La découverte récente d’un manuscrit d’Al-Tifashi donne une explication du développement de la musique andalouse à travers les grands musiciens qui l'ont progressivement transformée. D'après ce manuscrit, c’est Ibn Bajja (Abu Bakr ibn Al-Sāigh, latinisé en Avempace, m. 1138) qui serait le principal acteur de la structuration de cette musique.
Ibn Bajja aurait été le premier à utiliser en même temps les techniques de chant orientales et occidentales. Ce métissage forgera la spécificité de la musique andalouse par rapport à la musique arabe orientale. Al-Tifashi met également en avant l'évolution continue de la musique au cours des siècles, jusqu'à sa structuration en nouba, sans pour autant occulter le rôle primordial de Ziryab (789-857).
(5) L’année exacte de la prise de Constantine par les Ottomans reste, à ce jour, un sujet de discorde entre historiens même si beaucoup la situent en 1525.
(6) ROUANET, Jules : La musique arabe dans le Maghreb ; in Encyclopédie de la Musique et Dictionnaire du Conservatoire ; sous la direction d’Albert LAVIGNAC ; Librairie Delagrave, Paris 1922, pp. 2813 à 2944.
(7) La nouba maya-açl, plus connue sous le nom de layali essourour, du nom de la première pièce mesurée et chantée, a pour chrono thème le lever du jour.
(8) Un tab’ étant comptabilisé à partir du moment qu’il compte au moins une pièce chantée en mesure.

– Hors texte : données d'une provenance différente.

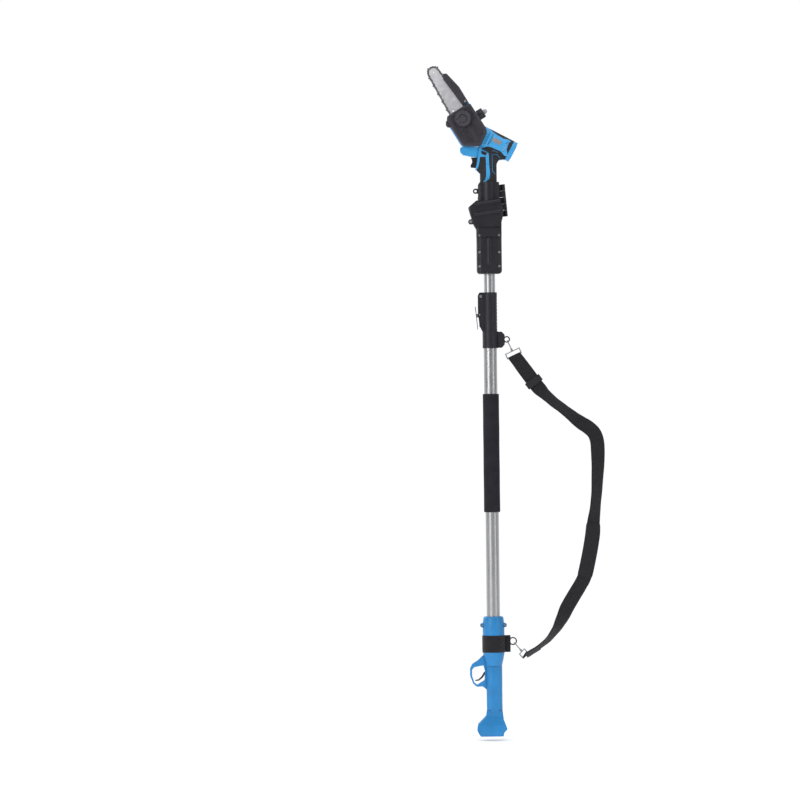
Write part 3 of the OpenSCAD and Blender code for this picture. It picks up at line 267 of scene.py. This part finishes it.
class Graph:
    """A node material under construction, in the object's own coordinates."""

    def __init__(self, name):
        self.material = bpy.data.materials.new(name)
        self.material.use_nodes = True
        self.tree = self.material.node_tree
        self.bsdf = self.tree.nodes["Principled BSDF"]
        self.place = self.add("ShaderNodeTexCoord").outputs["Object"]

    def add(self, kind, **settings):
        node = self.tree.nodes.new(kind)
        for key, value in settings.items():
            setattr(node, key, value)
        return node

    def link(self, source, socket):
        self.tree.links.new(source, socket)

    def set(self, **values):
        for key, value in values.items():
            self.bsdf.inputs[key.replace("_", " ")].default_value = value

    def stretched(self, scale):
        """The object's coordinates scaled unevenly, for grain with a direction."""
        mapping = self.add("ShaderNodeMapping")
        mapping.inputs["Scale"].default_value = scale
        self.link(self.place, mapping.inputs["Vector"])
        return mapping.outputs["Vector"]

    def noise(self, scale, detail=2.0, roughness=0.5, place=None):
        node = self.add("ShaderNodeTexNoise")
        node.inputs["Scale"].default_value = scale
        node.inputs["Detail"].default_value = detail
        node.inputs["Roughness"].default_value = roughness
        self.link(place or self.place, node.inputs["Vector"])
        return node.outputs["Fac"]

    def ramp(self, factor, low, high, start=0.35, end=0.65):
        node = self.add("ShaderNodeValToRGB")
        first, last = node.color_ramp.elements
        first.position, last.position = start, end
        first.color, last.color = (*low, 1), (*high, 1)
        self.link(factor, node.inputs["Fac"])
        return node.outputs["Color"]

    def span(self, factor, low, high, start=0.3, end=0.7):
        node = self.add("ShaderNodeMapRange")
        for socket, value in zip(("From Min", "From Max", "To Min", "To Max"),
                                 (start, end, low, high)):
            node.inputs[socket].default_value = value
        self.link(factor, node.inputs["Value"])
        return node.outputs["Result"]

    def math(self, operation, a, b):
        node = self.add("ShaderNodeMath", operation=operation)
        for socket, value in zip(node.inputs, (a, b)):
            if isinstance(value, (int, float)):
                socket.default_value = value
            else:
                self.link(value, socket)
        return node.outputs["Value"]

    def mix(self, factor, a, b):
        node = self.add("ShaderNodeMix", data_type="RGBA")
        self.link(factor, node.inputs["Factor"])
        for socket, value in ((node.inputs["A"], a), (node.inputs["B"], b)):
            if isinstance(value, tuple):
                socket.default_value = (*value, 1)
            else:
                self.link(value, socket)
        return node.outputs["Result"]

    def colour(self, factor, low, high, start=0.35, end=0.65):
        tint = self.ramp(factor, low, high, start, end)
        self.link(tint, self.bsdf.inputs["Base Color"])
        return tint

    def bump(self, height, depth, strength=1.0, under=None):
        node = self.add("ShaderNodeBump")
        node.inputs["Strength"].default_value = strength
        node.inputs["Distance"].default_value = depth
        self.link(height, node.inputs["Height"])
        if under is not None:
            self.link(under, node.inputs["Normal"])
        self.link(node.outputs["Normal"], self.bsdf.inputs["Normal"])
        return node.outputs["Normal"]

    def painted_hollow_shade(self, reach):
        """A mask for painted shade that is low inside grooves and corners closer together than the
        reach.
        """
        node = self.add("ShaderNodeAmbientOcclusion", samples=6, only_local=True)
        node.inputs["Distance"].default_value = reach
        return self.span(node.outputs["AO"], 0.0, 1.0, 0.45, 0.95)

    def soft_edges(self, radius):
        """A normal rounded over sharp edges, and a mask that is high along them."""
        rounded = self.add("ShaderNodeBevel", samples=4)
        rounded.inputs["Radius"].default_value = radius
        flat = self.add("ShaderNodeNewGeometry")
        dot = self.add("ShaderNodeVectorMath", operation="DOT_PRODUCT")
        self.link(rounded.outputs["Normal"], dot.inputs[0])
        self.link(flat.outputs["Normal"], dot.inputs[1])
        mask = self.span(dot.outputs["Value"], 1.0, 0.0, 0.8, 0.98)
        return rounded.outputs["Normal"], mask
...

La liste n’est, bien entendu, pas définitivement close.
(9) Le tab’ nahawend est surtout présent dans le répertoire haouzi et âroubi sous forme de istikhbarat (improvisations vocales ou instrumentales non rythmées) ou il est souvent mélangé avec le nawa-athar ou bien sous forme de quelques mélodies adoptées par la âla à partir du début du XXe. Quant au rahawi il en subsiste quelques rares pièces disséminées dans la nouba raml-maya.
(10) Emission Laouma houakoum du vend. 06 juin 2003 sur Radio Cirta FM, thématique et co-animation par Hichem Zoheïr Achi.